もし受講できるような措置になるのであれば、早めに告知しないと、保健センターとしては「必要な人は個別に病院で行う」よう案内しているため、感染リスクの高い病院へ学生を誘導することに繋がりかねません」
窓口からの回答
「対応を現在検討中です。
なお保健管理センターWebサイトに掲載している内容は、かかりつけ医の指示等で健康診断を受ける必要がある学生への案内で、体育への授業参加のために外部機関での健康診断受診を推奨するものでは一切ありません。 」
不安
「通信制限や、建築の授業の質、教授との相談や個別の時間の取れなさ 絶対に感染したくない」
窓口からの回答
「今回のオンライン授業化の目的は、キャンパスに来る人数を減らし、交通機関やキャンパスで人が密集しない環境をつくることです。ご理解をお願いします。授業については科目毎に創意工夫を凝らしていく予定です」
疑問
「授業オンライン化とは関係がないが、奨学金の結果の張り出しがオンラインでできないか気になる。3/25現在、僕の持つ情報では奨学金申請は従来通りの日程で行うため、申請書類を提出するために学校に行く必要がある。書類についてはしょうがないとして、授業等の用事がないにも関わらず、結果を見るためだけに学校に向かわせるのは、学生の外出を促しているようにも捉えられかねない。
多くの人は関係がないことかもしれないが、少なからず苦労する人はいるだろう。
これを機にアナログな掲示板は撤廃して全てオンライン上で行うようにできないだろうか(ついでに印鑑の廃止も)」
窓口からの回答
「今後、奨学金の選考結果は合格者に対してのみkeio.jpのメッセージ機能を用いて通知する予定です」
提案
「学内の飲食店等の施設(学食、購買、ローソン、サブウェイ等)は原則授業がオンライン化することに伴って甚大な被害を受けることが考えられる。そこで、特設科目/研究会/キャンパス等で、学内の諸施設に対して「経済対策」をしてみてはどうか。実在の店舗を通じた対策は学生としても学びが大きい上、キャンパスに対して「政策」を試せるのは面白いと思うのだが、、如何だろうか」
窓口からの回答
「学内の飲食店等の施設の経営状態はキャンパスでは把握していません。
現在のところ授業で取り上げる予定はありませんが、学生が自主的にキャンパスのために活動することを妨げるものではありません」
担当者「団結してSFCらしく乗り越えていきたい」
今回取材に応じた窓口の担当者は、寄せられた意見・疑問を見て次のようにコメントした。

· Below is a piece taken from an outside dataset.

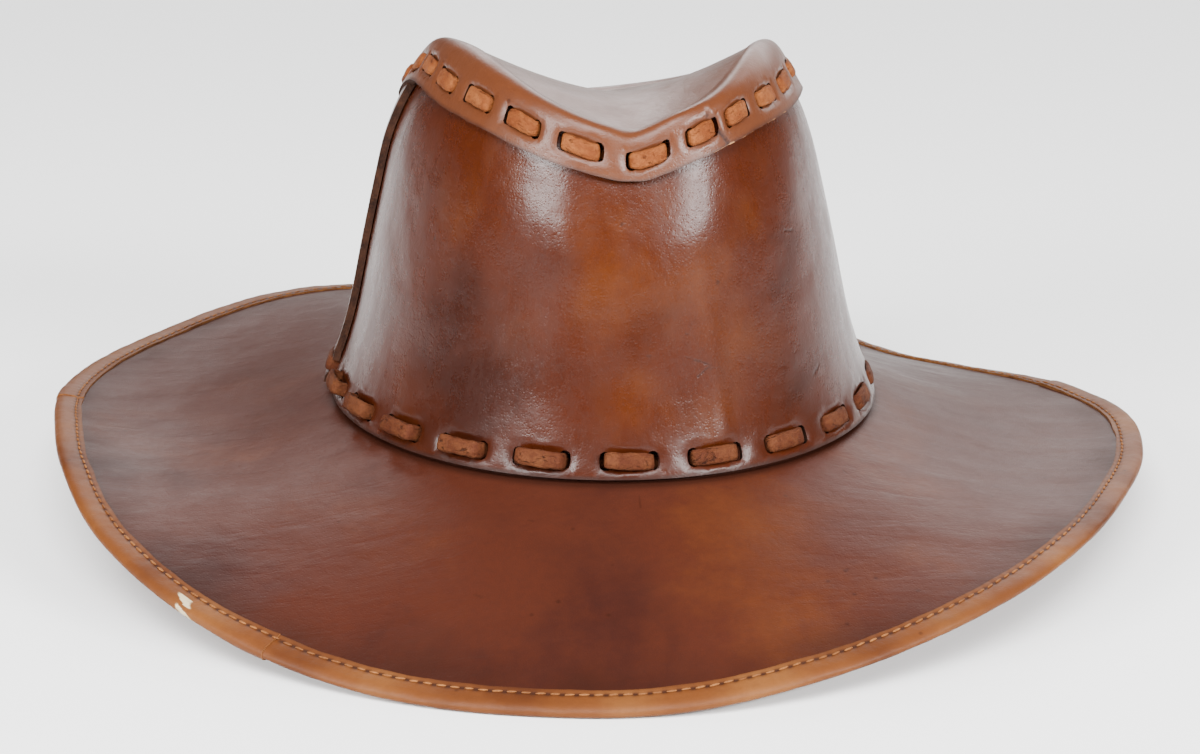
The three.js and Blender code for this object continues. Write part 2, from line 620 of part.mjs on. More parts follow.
const hat = new THREE.Group();
hat.add(
  brim(),
  crownWall(),
  crownTip(),
  lace('lace_base', baseLaceHeight, (turn) => wallOut(THREE.MathUtils.euclideanModulo(turn, 360)),
    laceBaseInside, baseFirstSlot, 0),
  lace('lace_top', topLaceHeight, skirtFace, laceTopInside, topFirstSlot, 1),
  bindingStrip('binding_left', BINDING_JOINTS.left - 360, BINDING_JOINTS.front - 360),
  bindingStrip('binding_front', BINDING_JOINTS.front - 360, BINDING_JOINTS.right),
  bindingStrip('binding_back', BINDING_JOINTS.right, BINDING_JOINTS.left),
);

// The origin is on the surface that the hat stands on, under the middle of its outline
const bounds = new THREE.Box3().setFromObject(hat);
const centre = bounds.getCenter(new THREE.Vector3());
hat.position.set(-centre.x, -centre.y, -bounds.min.z);

export default hat;
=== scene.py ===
"""A wide-brimmed leather hat with a laced crown and a bound brim, standing on its own brim.

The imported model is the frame. Each leather piece is modelled again here as a finer sheet on the
same forms. Sizes are in millimetres, and a mesh is written in metres. A "turn" is an angle in
degrees round the hat: 0 at the front, 90 at +X, 180 at the back. An "out" is a distance square to
the crown's outer face, away from the head. A "column" counts cells round the hat: a slot, a
stitch, a slot and an underpass, over and over.
"""
import bisect
import functools
import itertools
import logging
import math
import random
from dataclasses import dataclass
from enum import Enum
from typing import Any, Callable, NamedTuple, Sequence

import bmesh
import bpy
from mathutils import Matrix, Vector, noise


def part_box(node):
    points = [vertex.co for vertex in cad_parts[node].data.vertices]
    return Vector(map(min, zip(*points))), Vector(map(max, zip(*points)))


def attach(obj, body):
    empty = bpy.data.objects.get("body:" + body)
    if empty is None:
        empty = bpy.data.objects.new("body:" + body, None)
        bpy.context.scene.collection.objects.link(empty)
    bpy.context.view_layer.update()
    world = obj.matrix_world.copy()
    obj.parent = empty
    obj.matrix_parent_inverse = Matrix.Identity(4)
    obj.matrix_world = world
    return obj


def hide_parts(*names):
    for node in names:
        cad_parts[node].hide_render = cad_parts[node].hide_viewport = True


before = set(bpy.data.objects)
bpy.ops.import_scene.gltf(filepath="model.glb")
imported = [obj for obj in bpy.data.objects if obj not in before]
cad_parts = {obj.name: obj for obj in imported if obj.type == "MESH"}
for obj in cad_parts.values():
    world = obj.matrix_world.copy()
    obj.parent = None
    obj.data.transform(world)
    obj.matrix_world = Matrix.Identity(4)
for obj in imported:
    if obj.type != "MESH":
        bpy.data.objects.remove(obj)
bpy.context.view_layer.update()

MM = 0.001
WELD = 1e-6              # corners closer than this, in metres, become one
LOG = logging.getLogger("hat")


# Small sums

def blend(a: float, b: float, t: float) -> float:
    """Return the value that is a share t of the way from a to b."""
    return a + (b - a) * t


def clamp(value: float, low: float = 0.0, high: float = 1.0) -> float:
    """Return the value held between low and high."""
    return min(max(value, low), high)


def smooth(low: float, high: float, value: float) -> float:
    """Return a soft step from 0 at low to 1 at high."""
    t = clamp((value - low) / (high - low))
    return t * t * (3 - 2 * t)


def bell(value: float, wide: float) -> float:
    """Return a round hump that is 1 at 0 and has nearly gone at twice wide."""
    return math.exp(-(value / wide) ** 2)


def centred(turn: float) -> float:
    """Return the same turn between -180 and 180."""
    return (turn + 180) % 360 - 180


def between(levels: Sequence[float], row: float) -> float:
    """Return the height of a row, where the whole rows stand at the levels."""
    band = min(int(row), len(levels) - 2)
    return blend(levels[band], levels[band + 1], row - band)


def lengths_along(points: Sequence[Vector]) -> list[float]:
    """Return the length of a line before each of its points."""
    steps = ((there - here).length for here, there in itertools.pairwise(points))
    return [0.0, *itertools.accumulate(steps)]


def new_mesh(bm: bmesh.types.BMesh, name: str) -> bpy.types.Mesh:
    """Turn a bmesh, which is freed, into a mesh.

    Args:
        bm: The bmesh.
        name: The mesh's name.

    Returns:
        The mesh.
    """
    mesh = bpy.data.meshes.new(name)
    bm.to_mesh(mesh)
    bm.free()
    return mesh


def new_object(name: str, data: bpy.types.ID) -> bpy.types.Object:
    """Put a new object in the scene.

    Args:
        name: The object's name.
        data: Its mesh, lamp or camera.

    Returns:
        The object.
    """
    thing = bpy.data.objects.new(name, data)
    bpy.context.scene.collection.objects.link(thing)
    return thing


class Curve:
    """A smooth curve through one column of a table, round and round where it has a period."""

    def __init__(self, rows: Sequence[Any], key: str, column: str, period: float = 0.0) -> None:
        """Read the table and work out the slope at each row.

        Args:
            rows: The table's rows, in the rising order of their key.
            key: Name of the column that the curve runs along.
            column: Name of the column that it passes through.
            period: Length after which the curve repeats, or 0 where it doesn't.
        """
        keys = [getattr(row, key) for row in rows]
        values = [getattr(row, column) for row in rows]
        self.first, self.period = keys[0], period
        if period:
            self.keys = [keys[-1] - period, *keys, keys[0] + period, keys[1] + period]
            self.values = [values[-1], *values, values[0], values[1]]
        else:
            self.keys = [keys[0], *keys, keys[-1]]
            self.values = [values[0], *values, values[-1]]
        self.slopes = [0.0]
        for i in range(1, len(self.keys) - 1):
            run = self.keys[i + 1] - self.keys[i - 1]
            self.slopes.append((self.values[i + 1] - self.values[i - 1]) / run if run else 0.0)

    def __call__(self, at: float) -> float:
        """Return the curve's value at a place along its key.

        Args:
            at: The place, in the key's own unit.

        Returns:
            The value there.
        """
        x = (at - self.first) % self.period + self.first if self.period else at
        i = bisect.bisect_left(self.keys, x, 2, len(self.keys) - 2) - 1
        run = self.keys[i + 1] - self.keys[i]
        t = clamp((x - self.keys[i]) / run)
        a, b = self.values[i], self.values[i + 1]
        p, q = self.slopes[i] * run, self.slopes[i + 1] * run
        return a + t * (p + t * (3 * (b - a) - 2 * p - q + t * (2 * (a - b) + p + q)))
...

「アンケート結果をみて、改めて学生の不安を認識するとともに、前向きな意見をみて心強くを感じました。
現在、キャンパス全体が手探りで準備を進めている状態です。春学期に良い教育プログラムを実施するためには学生諸君の協力が不可欠になります。こういう時だからこそ、団結してSFCらしく乗り越えていきたいと思います。
オンライン授業支援窓口では、引き続き学生諸君の不安を取り除くために、あらゆる準備を講じていく予定です。よい提案があれば遠慮なくお伝え下さい。
また今回、学生団体であるSFC CLIPがこのようなアンケートを実施し、学生の不安や意見・質問を取りまとめてくれたことはオンライン授業支援窓口にとっては非常にありがたいものでした。この場を借りてお礼を申し上げます」
今後、オンライン授業に関するサポートはサポートページで受けられるほか、必要であれば窓口([email protected])まで直接問い合わせることもできる。
SFC CLIP編集部では、今後も授業のオンライン化をはじめとしたSFCでの取り組みについて取材を続けていく。